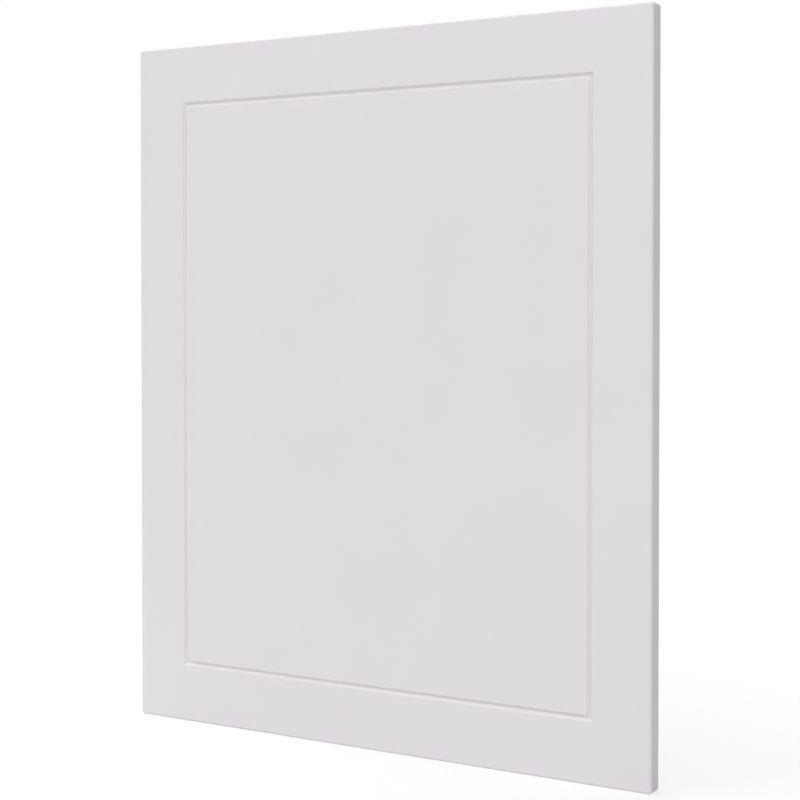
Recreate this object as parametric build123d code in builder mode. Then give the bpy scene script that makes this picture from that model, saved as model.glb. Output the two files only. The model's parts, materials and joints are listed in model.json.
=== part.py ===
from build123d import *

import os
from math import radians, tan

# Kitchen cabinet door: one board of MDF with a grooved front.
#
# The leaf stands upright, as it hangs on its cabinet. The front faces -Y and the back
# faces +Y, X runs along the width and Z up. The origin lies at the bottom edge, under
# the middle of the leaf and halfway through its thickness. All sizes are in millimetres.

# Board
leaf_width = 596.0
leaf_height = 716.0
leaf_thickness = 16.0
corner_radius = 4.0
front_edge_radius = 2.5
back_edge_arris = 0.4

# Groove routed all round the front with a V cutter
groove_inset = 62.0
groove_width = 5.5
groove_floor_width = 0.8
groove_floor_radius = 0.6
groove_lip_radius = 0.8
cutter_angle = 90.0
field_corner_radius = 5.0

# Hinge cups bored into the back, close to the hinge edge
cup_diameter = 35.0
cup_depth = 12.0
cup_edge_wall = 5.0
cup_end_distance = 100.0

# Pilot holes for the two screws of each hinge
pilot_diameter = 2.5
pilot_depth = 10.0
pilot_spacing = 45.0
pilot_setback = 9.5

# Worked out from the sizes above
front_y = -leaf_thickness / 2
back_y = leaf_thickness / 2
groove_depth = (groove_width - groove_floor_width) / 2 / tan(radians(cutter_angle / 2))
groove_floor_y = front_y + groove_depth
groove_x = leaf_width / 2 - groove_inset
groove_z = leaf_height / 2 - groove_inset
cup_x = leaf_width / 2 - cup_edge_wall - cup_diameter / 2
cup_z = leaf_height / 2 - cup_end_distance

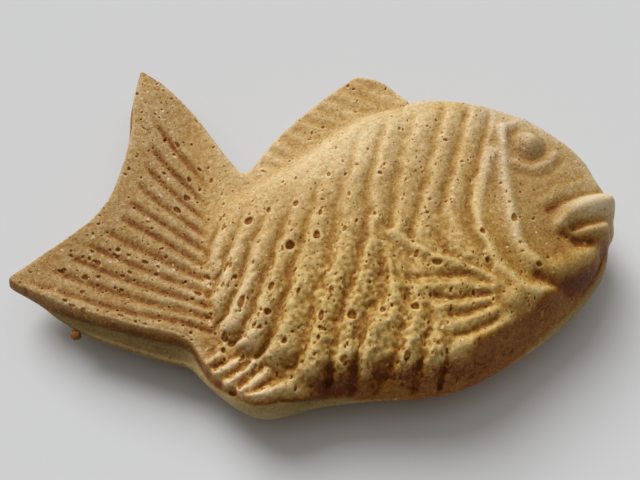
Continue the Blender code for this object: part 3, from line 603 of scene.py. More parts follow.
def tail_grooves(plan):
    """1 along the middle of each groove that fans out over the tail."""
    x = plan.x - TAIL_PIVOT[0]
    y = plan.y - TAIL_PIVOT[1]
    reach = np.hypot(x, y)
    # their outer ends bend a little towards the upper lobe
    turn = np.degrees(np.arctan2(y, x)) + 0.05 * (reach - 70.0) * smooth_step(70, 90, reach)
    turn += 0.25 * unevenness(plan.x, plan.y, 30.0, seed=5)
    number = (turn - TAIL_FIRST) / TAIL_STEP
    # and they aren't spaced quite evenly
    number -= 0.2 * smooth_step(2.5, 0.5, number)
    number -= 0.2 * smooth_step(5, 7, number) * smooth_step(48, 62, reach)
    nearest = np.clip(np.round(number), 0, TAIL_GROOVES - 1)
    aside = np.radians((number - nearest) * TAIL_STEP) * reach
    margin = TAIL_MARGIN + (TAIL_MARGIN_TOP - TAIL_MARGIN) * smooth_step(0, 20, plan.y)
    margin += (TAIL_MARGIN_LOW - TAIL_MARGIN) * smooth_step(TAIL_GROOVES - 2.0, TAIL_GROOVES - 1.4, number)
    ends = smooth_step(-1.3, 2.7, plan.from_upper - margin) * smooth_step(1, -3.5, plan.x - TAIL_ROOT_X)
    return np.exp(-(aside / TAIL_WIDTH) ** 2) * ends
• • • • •
Work instructions: Copy the records above exactly as they appear.

Result for this exercise:
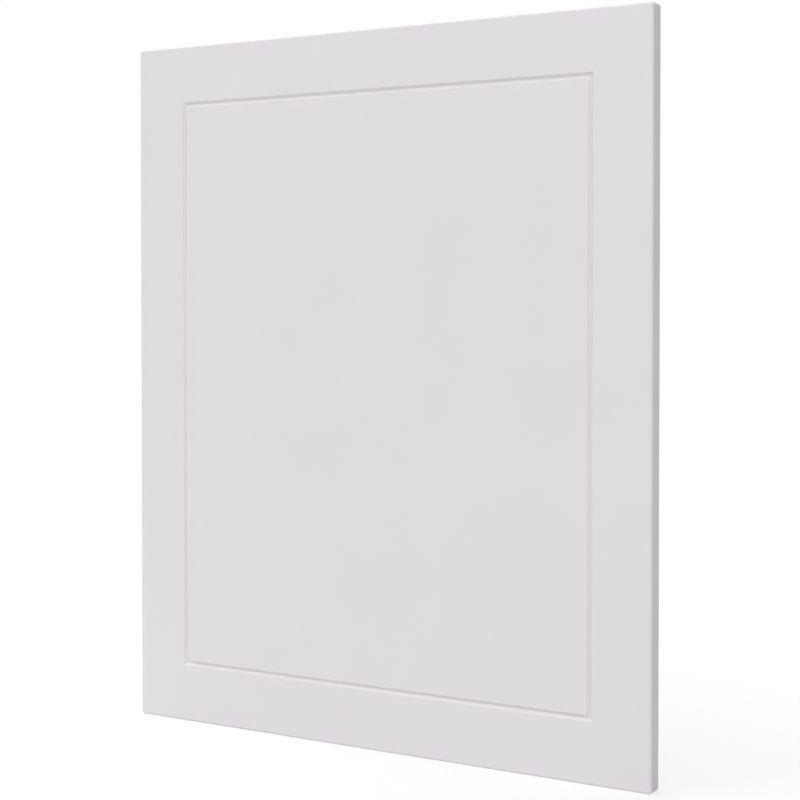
Recreate this object as parametric build123d code in builder mode. Then give the bpy scene script that makes this picture from that model, saved as model.glb. Output the two files only. The model's parts, materials and joints are listed in model.json.
=== part.py ===
from build123d import *

import os
from math import radians, tan

# Kitchen cabinet door: one board of MDF with a grooved front.
#
# The leaf stands upright, as it hangs on its cabinet. The front faces -Y and the back
# faces +Y, X runs along the width and Z up. The origin lies at the bottom edge, under
# the middle of the leaf and halfway through its thickness. All sizes are in millimetres.

# Board
leaf_width = 596.0
leaf_height = 716.0
leaf_thickness = 16.0
corner_radius = 4.0
front_edge_radius = 2.5
back_edge_arris = 0.4

# Groove routed all round the front with a V cutter
groove_inset = 62.0
groove_width = 5.5
groove_floor_width = 0.8
groove_floor_radius = 0.6
groove_lip_radius = 0.8
cutter_angle = 90.0
field_corner_radius = 5.0

# Hinge cups bored into the back, close to the hinge edge
cup_diameter = 35.0
cup_depth = 12.0
cup_edge_wall = 5.0
cup_end_distance = 100.0

# Pilot holes for the two screws of each hinge
pilot_diameter = 2.5
pilot_depth = 10.0
pilot_spacing = 45.0
pilot_setback = 9.5

# Worked out from the sizes above
front_y = -leaf_thickness / 2
back_y = leaf_thickness / 2
groove_depth = (groove_width - groove_floor_width) / 2 / tan(radians(cutter_angle / 2))
groove_floor_y = front_y + groove_depth
groove_x = leaf_width / 2 - groove_inset
groove_z = leaf_height / 2 - groove_inset
cup_x = leaf_width / 2 - cup_edge_wall - cup_diameter / 2
cup_z = leaf_height / 2 - cup_end_distance

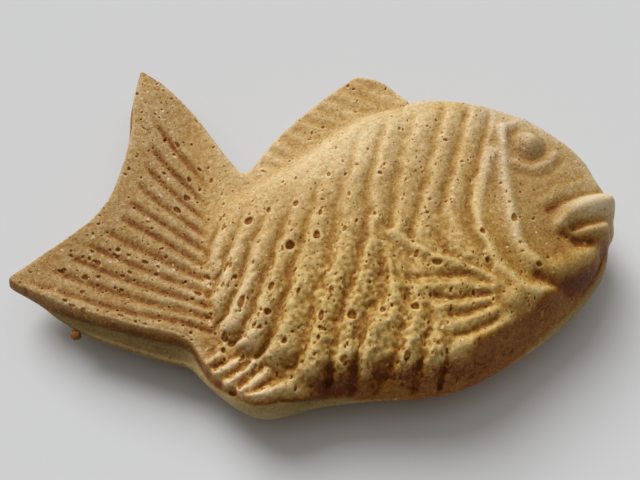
Continue the Blender code for this object: part 3, from line 603 of scene.py. More parts follow.
def tail_grooves(plan):
    """1 along the middle of each groove that fans out over the tail."""
    x = plan.x - TAIL_PIVOT[0]
    y = plan.y - TAIL_PIVOT[1]
    reach = np.hypot(x, y)
    # their outer ends bend a little towards the upper lobe
    turn = np.degrees(np.arctan2(y, x)) + 0.05 * (reach - 70.0) * smooth_step(70, 90, reach)
    turn += 0.25 * unevenness(plan.x, plan.y, 30.0, seed=5)
    number = (turn - TAIL_FIRST) / TAIL_STEP
    # and they aren't spaced quite evenly
    number -= 0.2 * smooth_step(2.5, 0.5, number)
    number -= 0.2 * smooth_step(5, 7, number) * smooth_step(48, 62, reach)
    nearest = np.clip(np.round(number), 0, TAIL_GROOVES - 1)
    aside = np.radians((number - nearest) * TAIL_STEP) * reach
    margin = TAIL_MARGIN + (TAIL_MARGIN_TOP - TAIL_MARGIN) * smooth_step(0, 20, plan.y)
    margin += (TAIL_MARGIN_LOW - TAIL_MARGIN) * smooth_step(TAIL_GROOVES - 2.0, TAIL_GROOVES - 1.4, number)
    ends = smooth_step(-1.3, 2.7, plan.from_upper - margin) * smooth_step(1, -3.5, plan.x - TAIL_ROOT_X)
    return np.exp(-(aside / TAIL_WIDTH) ** 2) * ends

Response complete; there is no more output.